Questions to Help You Decide
While there's no one-size-fits-all answer to when or how to share your personality type at work, the following questions can help you land on one side or the other:
- Am I willing to accept the potential negatives of sharing my personality type?
- Is creating a culture of openness and communication worth the risk of some employees seeing me a certain way?
- Does my team value transparency and authenticity?
- Do my employees struggle with communicating their work styles and preferences?
- How self-aware and committed to personal growth am I, and can I realistically foster this in my team?
- Will sharing my type help my team understand me better, rather than reinforcing any existing distrust?
- Can I create an open discussion about personality types through the lens of improving everyone’s work experience?

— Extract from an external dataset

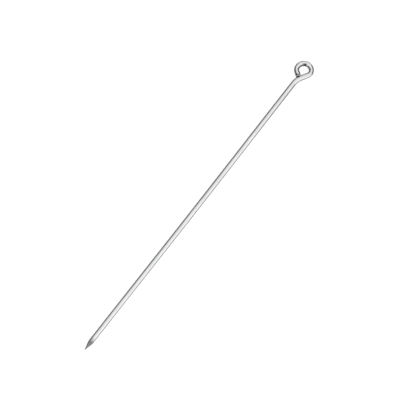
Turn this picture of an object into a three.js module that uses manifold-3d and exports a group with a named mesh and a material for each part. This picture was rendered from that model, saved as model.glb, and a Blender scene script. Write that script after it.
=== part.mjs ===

If most of your answers to those questions were “yes,” then the benefits of sharing your type at work likely outweigh the potential risks.
Sharing as a Gateway to Growth
If you do decide to share your personality type at work, remember this isn’t about labeling yourself. Sharing your traits is about opening the door to growth: it can help your team see you as more self-aware and, in turn, make it easier to have honest conversations about how you work together.
After you share your own personality type, you might invite team members to explore theirs too, or simply ask whether they’d be open to talking about their work style, the tasks they prefer and the areas they find most challenging. When you frame personality type as a tool for self-awareness and better collaboration, your team is more likely to feel empowered to learn about themselves – not pressured to fit into a box.